In my early career, I learned that for a certain type of client, the best development strategy was to make an empty GUI as the very first thing, with no backing functionality at all. Because “what do you want to appear on your screen?” and “what buttons should you be able to press?” get a lot more concrete answers than, “what do you need your software to do?”.

Only once the GUI was iterated through to something acceptable, do we try to figure out what the actual requirements needed to be to make that GUI work.

Amen Brother @leahcim! Preach it!

We used this stuff:

Because real quickly we learned that if we used actual HTML or WinForms or whatever for requirement gathering mockups, our own sales force would assume it was a finished functional product and sell it to somebody else next week for delivery next month without telling us. :smack:

This stuff, particularly in the older iteration we had back then, is obviously cartoonish enough our BA’s denials that it really worked was usually taken at face value. By both the customer and the salescritters.

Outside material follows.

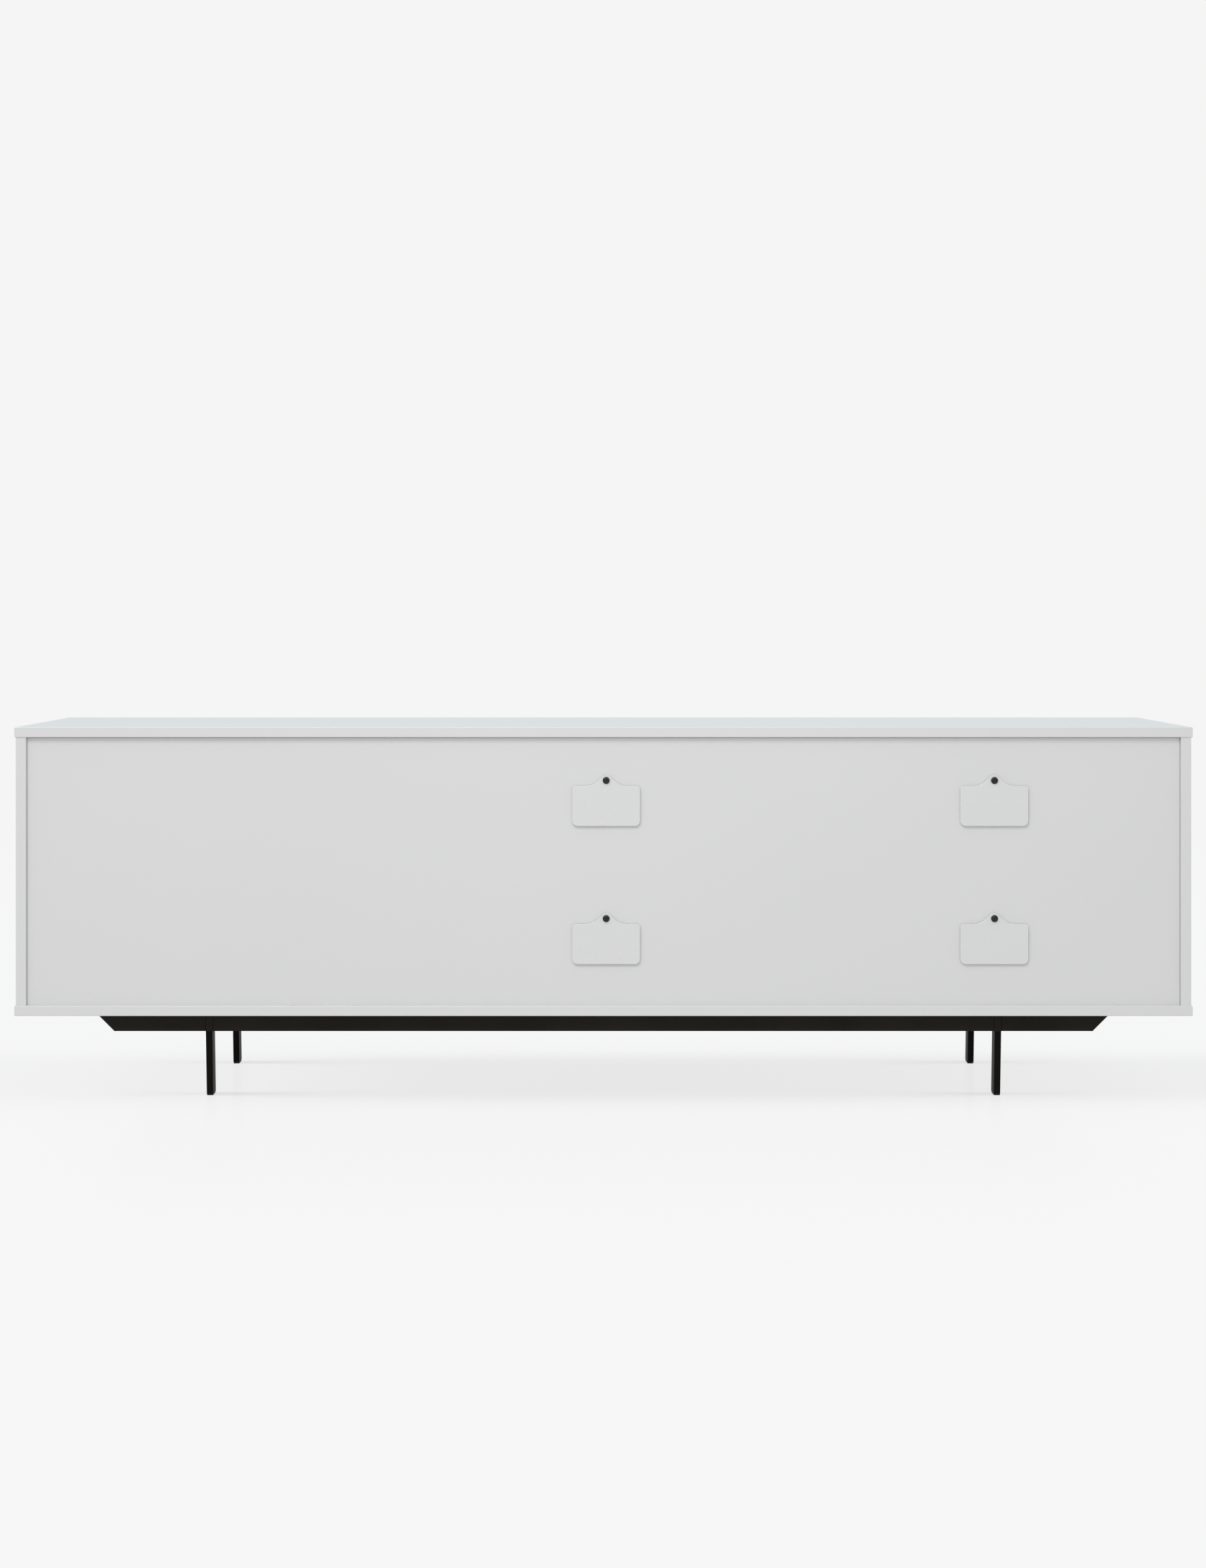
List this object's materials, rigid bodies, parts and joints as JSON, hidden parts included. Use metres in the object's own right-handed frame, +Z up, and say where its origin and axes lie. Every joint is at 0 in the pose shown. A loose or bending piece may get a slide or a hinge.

I remember Balsamiq coming out a year into my career, and me complaining that they were on to my “vapourware first” strategy.

Exactly. I also discovered that the typical user thinks that it is hard to implement really easy features, and easy to implement very hard features which they won’t even use half the time.

EDA software (electronic design automation) comes with a GUI, which as far as I know is only used during trade show demos or classes. Real users use the command line, usually embedded in a Perl or Python script. I wonder how much development effort was devoted to something no one ever used.